Dear Andreas,
I support your message, but I wanted to add that 100 million Africans speak Arabic. And yes, English is widely known but, even in countries with large populations (Nigeria) less than 1/5 of the population have it as first language (https://en.wikipedia.org/wiki/List_of_countries_by_English-speaking_population). This is not the first time these kind of awards are proposed by the WMF acknowledging only English language and, thus, excluding the majority of the world from it.

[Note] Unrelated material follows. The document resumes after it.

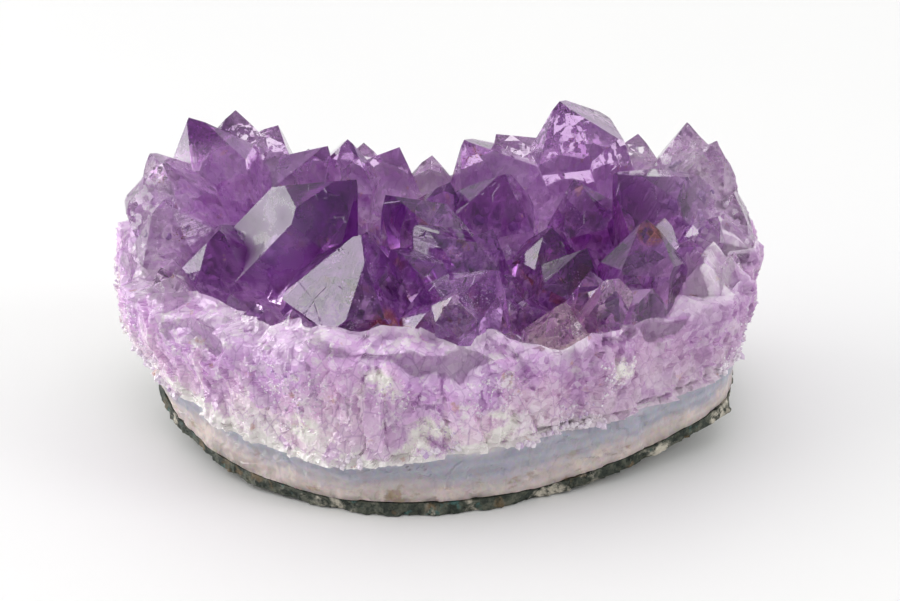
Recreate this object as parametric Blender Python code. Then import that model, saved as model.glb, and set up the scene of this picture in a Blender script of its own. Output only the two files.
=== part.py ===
"""An amethyst cluster on its rock: basalt rind, agate band and a crust of quartz points.

Sizes are in millimetres and become metres where a mesh is made. +X is to the right, +Y to the
back and +Z up. The origin is at the middle of the footprint, on the surface that the stone rests on.
"""

import math
import random

import bmesh
import bpy
import numpy as np
from mathutils import Matrix, Vector, noise

MM = 0.001
GAP = 0.3
SEED = 45

# Where the middle of the finished stone comes out. It is moved to the origin.
MIDDLE = (-0.56, -1.15)

# The broken edge seen from above, counter-clockwise from the front. Each row holds a point of
# the rock's outline, then the point above it where the crystals reach furthest.
OUTLINE = (
    (-10, -43, -10, -43),
    (8, -41.5, 8, -41.5),
    (24, -35.5, 24, -35.5),
    (40, -28, 40, -28),
    (58.5, -14, 59, -13),
    (62, 3, 66, 4),
    (61.5, 20, 65.5, 22),
    (53, 32, 56, 34),
    (37, 38, 38, 40.5),
    (14, 40, 14, 42.5),
    (-12, 39, -12, 42),
    (-35, 36, -38, 39.5),
    (-53, 28, -56, 30),
    (-63, 15, -66, 16),
    (-61, 0, -67, 0),
    (-54, -15.5, -58, -19),
    (-43, -29.5, -43, -30.5),
    (-25, -40, -25, -40.5),
)
SIDES = 72
RINGS = (0.3, 0.58, 0.82)

# Half the length and half the depth of the stone.
HALF_LENGTH, HALF_DEPTH = 66, 42

# The flat patch that it stands on, which narrows to the left at its back. Past it the underside
# rises by the first number over the second one.
FLAT_LEFT, FLAT_RIGHT, FLAT_BACK = -20, 20, 16
FLAT_SKEW = 0.82
LEFT_RISE, LEFT_RUN = 6, 47
RIGHT_RISE, RIGHT_RUN = 8, 46
BACK_RISE, BACK_RUN = 9, 26

RIND_THICKNESS = 2.6
RIND_ROWS = 2
RIND_LUMP = 1.0
AGATE_ROWS = 3
AGATE_LUMP = 0.9

# The agate leans out at its left end, from nothing at the first place to this share at the second.
FLARE = 0.075
FLARE_X = (-48, -60)

# Height of the top of the agate from left to right, and its share of the rise of the underside
# at the back.
AGATE_X = (-62, -51, -42, -18, 2, 32, 56, 63)
AGATE_Z = (18, 15.5, 13, 11.5, 15, 16, 17.5, 19)
AGATE_FOLLOW = 0.8

# The pale quartz that the points grow from is a shallow bowl.
BED_MIDDLE, BED_RIM = 24, 37
BED_LUMP = 6

# How far the crust reaches past its wall and its bottom before it is trimmed to them.
SPARE_WIDTH, SPARE_DEPTH = 1.12, 4

# The height at which the crystals reach furthest, at the left end and at the right end, and how
# wide their broken wall is above that.
WIDEST_LEFT, WIDEST_RIGHT = 33, 40
WALL_Z = (34, 42, 50, 62, 72)
WALL_WIDTH = (1.0, 0.975, 0.93, 0.84, 0.74)
WALL_TOP = 72
WALL_ROWS = 11
WALL_CHIP = 3.6

# Quartz: the faces of a point stand at this angle to its long axis.
FACE_ANGLE = math.radians(38.2)
SET_BACK = (0.02, 0.16)
ROOT_Z = 17

# Each point: its tip, how far it leans to the right and to the back for each millimetre
# that it rises, its width across the flats, and the turn of its faces in degrees.
POINTS = (
    # The left group.
    (-53, 18, 60, -0.33, 0.05, 20, 51),
    (-60, 6, 57, -0.35, -0.1, 19, 10),
    (-57, -2, 50, -0.25, -0.25, 20, 24),
    (-44.5, -14, 49, -0.1, -0.42, 17, 30),
    (-36, -28, 40, -0.15, -0.3, 14, 12),
    (-40, 4, 43, 0.3, 0.1, 14, 40),
    (-61, 20, 50, -0.5, 0.2, 14, 0),
    # The row along the back.
    (-44, 28, 57.5, 0.0, 0.05, 16, 30),
    (-35, 28, 54, 0.33, 0.05, 16, 8),
    (-24, 20, 52.6, 0.6, -0.1, 20, 22),
    (-20, 25, 52, 0.1, 0.0, 15, 45),
    (-17, 37, 46, 0.0, 0.2, 12, 30),
    (-9, 30, 48, 0.33, -0.05, 20, 18),
    (-2, 37, 43, 0.0, 0.25, 14, 15),
    (5, 28, 50.6, -0.55, -0.1, 22, 20),
    (12, 36, 48.5, -0.9, 0.0, 18, 30),
    (25.3, 26, 60.4, -0.35, -0.15, 19, 12),
    (43, 35, 49, 0.15, 0.1, 14, 30),
    (53, 28, 55, -0.1, 0.0, 20, 40),
    (59, 20, 54, 0.3, 0.0, 17, 15),
    (63, 8, 48, 0.4, -0.1, 17, 35),
    # The middle.
    (-17, -6, 56.5, 0.92, 0.05, 20, 30),
    (-11.5, 6, 47.6, -0.8, 0.0, 15, 30),
    (-5.2, -8, 47.1, -0.75, 0.0, 15, 15),
    (-10, -14, 44.6, -0.75, -0.05, 13, 15),
    (2, 16, 46, 0.2, 0.0, 13, 10),
    (13.7, 12, 49.7, 0.22, -0.25, 17, 0),
    (10.8, 0, 42.6, 0.4, 0.0, 14, 20),
    (23, 2, 42, 0.1, -0.1, 13, 45),
    (28, 13, 48, -0.3, 0.0, 15, 30),
    (30, -8, 42, 0.3, -0.1, 14, 5),
    (36, 8, 51.5, -1.0, -0.15, 21, 30),
    # The front and the right.
    (-15.6, -23, 52.2, 0.18, -0.1, 24, -14),
    (11.3, -28, 47, 0.67, -0.1, 17, 30),
    (30, -20, 42.8, -0.15, 0.0, 12, 30),
    (24.7, -30, 41, 0.1, 0.0, 14, 10),
    (12.7, -33, 37, 0.0, -0.1, 13, 40),
    (-12, -36, 39.5, 0.1, -0.1, 20, 30),
    (41.7, -10, 49.6, 0.05, 0.25, 16, 30),
    (46, -4, 47, 0.3, 0.1, 13, 50),
    (51, -10, 45, 0.25, -0.2, 17, 20),
)

# The small points that fill the bed between the large ones.
FILL_STEP = 9.5
FILL_SHAKE = 2
FILL_WIDTH = (7, 11)
FILL_RISE = (6, 14)
FILL_LEAN, FILL_LEAN_OUT = 0.35, 0.3
FILL_CLEAR = 0.5


def rim(turn):
    """The outline at a turn from 0 to 1, as a smooth closed curve through its points."""
    place = turn * len(OUTLINE)
    start = int(place)
    f = place - start
    a, b, c, d = (Vector(OUTLINE[(start + k) % len(OUTLINE)]) for k in (-1, 0, 1, 2))
    curve = 2 * b + (c - a) * f + (2 * a - 5 * b + 4 * c - d) * f**2 + (3 * b - a - 3 * c + d) * f**3
    return curve / 2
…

I would ask the Foundation to reconsider this kind of decisions that go against our diversity goal.

Sincerely,

Galder


From: Andreas Kolbe <jayen466@gmail.com>
Sent: Thursday, May 4, 2023 1:10 PM
To: Wikimedia Mailing List <wikimedia-l@lists.wikimedia.org>
Subject: [Wikimedia-l] Wikimedia Foundation launches Open the Knowledge Journalism Awards on World Press Freedom Day
 
Dear all,

Yesterday's WMF press release announced an African journalism award:

Africawide – The Wikimedia Foundation, the non-profit that operates Wikipedia and other Wikimedia projects, is today launching the inaugural Open the Knowledge Journalism Awards. Coinciding with the 30th anniversary of World Press Freedom Day, this year’s awards celebrate the contributions of journalists in Africa who prioritize diversity, equity and inclusion in their reporting.

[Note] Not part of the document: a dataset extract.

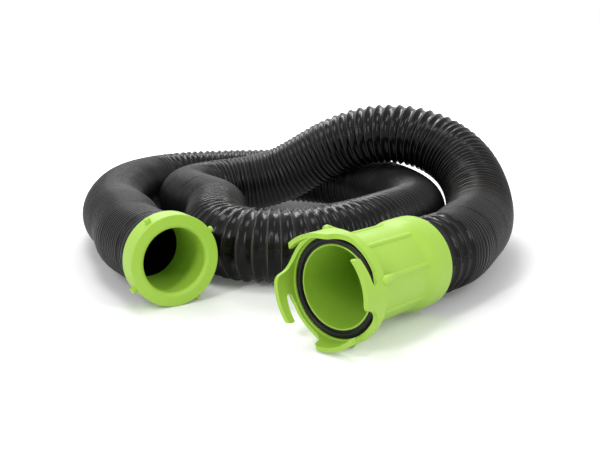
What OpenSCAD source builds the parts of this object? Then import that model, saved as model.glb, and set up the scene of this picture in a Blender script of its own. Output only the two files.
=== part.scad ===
// Sewer hose kit: a ribbed drain hose laid in two loops, with a swivelling bayonet coupler on
// one end and a swivelling lug fitting on the other. The coupler's hooks take the pins of a
// lug fitting. Millimetres, +Z up. The origin lies on the ground, under the middle of the two
// fittings, and both fittings open towards -Y.

/* [Hose] */
// Outside diameter over the ribs
hose_d = 90; // [89:0.5:91]
// Clear diameter of the bore
hose_bore_d = 76; // [72:0.5:77]
// Depth of the grooves between the ribs
rib_depth = 2.2; // [1:0.1:2.5]
// Number of ribs along the hose
rib_count = 180; // [90:1:186]

/* [Inner sleeves] */
// Outside diameter of the bayonet's inner sleeve at its mouth
mouth_d = 85; // [83:0.5:87]
// Wall of both inner sleeves
sleeve_wall = 1.8; // [1.4:0.1:2.4]
// Length of the tails that the hose is pushed over
tail_l = 37; // [25:1:60]
// Width of the O-rings' round section
o_ring_w = 3; // [2.6:0.1:3.2]
// Thickness of the split retaining rings
snap_t = 2; // [1.5:0.1:2.4]
// Thickness of the shoulder that stops the hose
shoulder_t = 3; // [2:0.5:6]

/* [Bayonet coupler] */
// Wall of the barrel
barrel_wall = 3.2; // [2.6:0.1:4.2]
// Length from the mouth to the end of the barrel's bore
barrel_l = 101; // [85:0.5:130]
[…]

This sounds great, until we come to the following line:

Articles must have been published online and in English between January 1, 2022 and June 23, 2023.

How is this compatible with the idea that we "prioritize diversity, equity and inclusion"? The piece starts with the word "Africawide" ... surely we are aware that about half of Africa is French-speaking?

I can understand that you might want to incentivise journalism in European rather than African languages – simply because such journalism would be more likely to find a volunteer with the time to add the information to Wikipedia, and because of a lack of staff with the language skills required to cover dozens of African languages.

But French, Portuguese and Spanish should be within the WMF's capabilities, all the more so as machine translation these days is good enough to tell even a non-French speaker whether a French article covers an interesting subject.

I hope that next year, journalists writing in other languages will not be completely excluded from consideration for this award. Relying on English will only strengthen some of the existing biases in coverage.